Since we were already scheduled to be away, my husband, son, and I would, instead, plan ourselves a different adventure. This trip, I decided, would be the ultimate in social distancing, with the three of us in an isolated cabin in the mountains. So I began to search for the right place. And on Airbnb, I found just the cabin. It was a two-bedroom place in the Blue Ridge Mountains of Virginia, southwest of Charlottesville and walking distance to the Appalachian Trail. We were 3,000 feet up, on a heavily wooded lot up a gravel road, with no other buildings within sight. And it was divine.

It’s been so long since I’ve been somewhere with no traffic noise. Here at home, you mostly stop consciously noticing it, but there is always the hum of traffic in the distance. Even at 3 a.m., it’s there. At our cabin in the mountains, there was generally no sound at all except birds and insects and wind in the trees. Occasionally a car went by on the gravel road in the distance, or a plane droned as it flew far overhead. But those were limited to a few times a day. Mostly, it was quiet. Peaceful.

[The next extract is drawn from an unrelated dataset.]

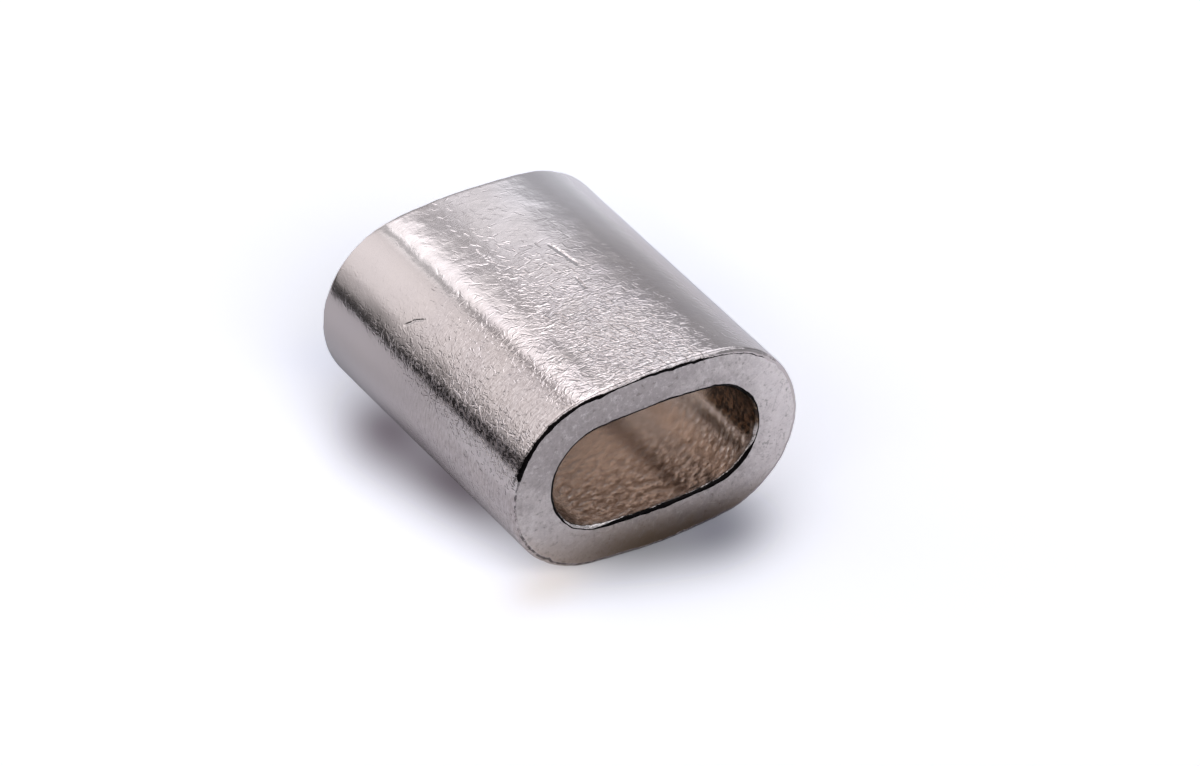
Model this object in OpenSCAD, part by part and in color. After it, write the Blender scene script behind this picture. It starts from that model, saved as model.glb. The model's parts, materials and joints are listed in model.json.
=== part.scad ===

Sitting on the back porch was like being in a tree house. So many times in our three days there, I just sat on the porch, watching the green trees, the birds calling in the branches, the thick layer of ferns on the ground, and the dancing butterflies. The owner of the house had mentioned that a young black bear had been visiting the cabin lately, and I was hoping it would stop by; unfortunately, we saw no bears. But once, a hummingbird zipped over when I was sitting on the porch, and hovered beside me for a moment before zooming away.

Overhead, a circle of clear sky showed between the ring of trees that surrounded us. At night it glittered with stars, so many more than I’ve seen in years. You forget, living in the city, just how many stars are up there. The first night I sat for hours, looking up, watching the sky as if it were a television screen.

On Saturday and Sunday, we hiked up to the Appalachian Trail, on Sunday actually reaching the top of the mountain and the panoramic view of the Blue Ridge. I’ll post more details and photos of our hikes another time. Right now, I’m just happy to say I got back to the mountains for a few days. And it was good.